* [Set task] Determine the count of lines holding the string "with". Return only the number.

* [Given data]

────────

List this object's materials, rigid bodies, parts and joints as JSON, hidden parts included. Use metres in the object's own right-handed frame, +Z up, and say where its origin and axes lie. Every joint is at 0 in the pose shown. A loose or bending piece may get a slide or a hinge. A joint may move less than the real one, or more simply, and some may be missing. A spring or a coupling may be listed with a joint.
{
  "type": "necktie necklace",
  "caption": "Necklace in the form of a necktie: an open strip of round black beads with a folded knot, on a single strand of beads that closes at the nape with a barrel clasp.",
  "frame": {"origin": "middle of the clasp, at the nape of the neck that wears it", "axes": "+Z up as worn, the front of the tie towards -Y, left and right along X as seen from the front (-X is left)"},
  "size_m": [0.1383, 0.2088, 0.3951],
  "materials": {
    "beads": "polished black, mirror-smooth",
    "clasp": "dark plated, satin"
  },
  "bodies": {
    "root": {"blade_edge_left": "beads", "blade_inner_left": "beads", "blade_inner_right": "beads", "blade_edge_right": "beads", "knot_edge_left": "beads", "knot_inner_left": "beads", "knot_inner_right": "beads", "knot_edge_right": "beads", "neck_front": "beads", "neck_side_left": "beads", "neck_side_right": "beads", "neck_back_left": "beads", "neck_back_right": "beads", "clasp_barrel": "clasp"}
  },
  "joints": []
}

────────

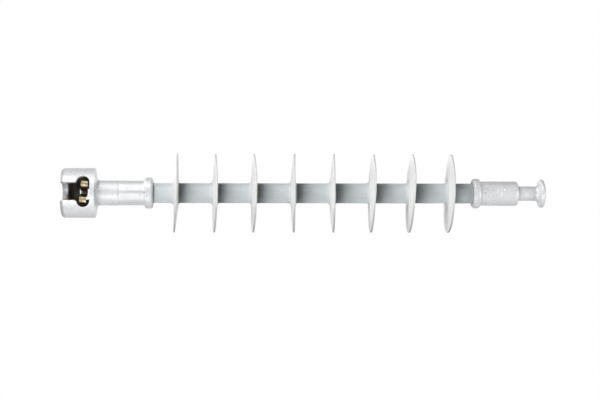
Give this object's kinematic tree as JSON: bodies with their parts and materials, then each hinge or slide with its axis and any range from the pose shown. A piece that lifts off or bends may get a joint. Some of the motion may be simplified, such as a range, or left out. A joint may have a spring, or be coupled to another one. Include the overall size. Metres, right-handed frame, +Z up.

────────

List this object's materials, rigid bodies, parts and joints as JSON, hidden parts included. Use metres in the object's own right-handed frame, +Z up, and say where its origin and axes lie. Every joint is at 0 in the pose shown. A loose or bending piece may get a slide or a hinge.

────────

* [Task response] 3